Science

Fact-checked

What is a Binomial Distribution?

D. Poupon

Last Modified Date: February 23, 2024

A binomial distribution with parameters (n,p) gives the discrete probability of having x successes out of n trials, with the probability of success p, assuming each trial is independent and the outcome of a trial is either a success or a failure. The average number of successes out of n trials is the mean np, and the variance is np(1-p). The binomial belongs to a family of event related distributions including the the negative binomial and the Bernoulli distribution. Since binomial distribution probability is calculated using the factorial function, which gets very large as the number of trials increases, binomial distribution approximation of a normal or a Poisson distribution is typically used.

For example, a fair coin is flipped twice and a success is defined as getting heads. The number of trials is n = 2 and the probability of tossing a head is p = ½. The results can be summarized in a binomial distribution table: the probability of getting no heads, P(x = 0) is 25%, the probability of one head, P(x = 1) is 50%, and the probability of two heads P(x = 2) is 25%. The expected number of heads tossed is np = 2*1/2 = 1. The variance is np(1-p) = ½.

Other distributions describe the probability of events and belong to the same family as the binomial. A Bernoulli distribution gives the probability of success of a single event and is equivalent to a binomial with n = 1. The negative binomial distribution gives the probability of having x failures, where as the regular binomial gives the probability of x successes.

Often the binomial distribution’s cumulative density function is used, which gives the probability of having x or less successes in n trials. Calculating this probability is simple for a small n, but becomes tedious as n gets large, because of the binomial coefficient. The binomial coefficient is read “n choose x”, and refers to the number of combinations that x outcomes can be picked from n possibilities. It is calculated using the factorial function. As the number of trials (n) gets larger than 70, n factorial gets enormous and can no longer be calculated on a standard calculator.

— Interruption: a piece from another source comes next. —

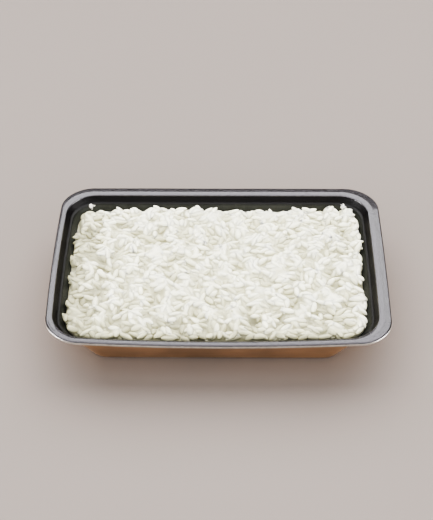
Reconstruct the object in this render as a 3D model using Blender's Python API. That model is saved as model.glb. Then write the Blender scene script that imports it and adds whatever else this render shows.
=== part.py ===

The binomial distribution's approximation when n gets large may be discrete or continuous. If n is very large and p is very small, then the binomial distribution becomes a discrete Poisson distribution. If n is sufficiently large without any constraint on p, then the binomial normal distribution approximation may be used. The binomial mean and standard deviation become the normal distribution’s parameters and a correction for continuity is applied when calculating the cumulative density function.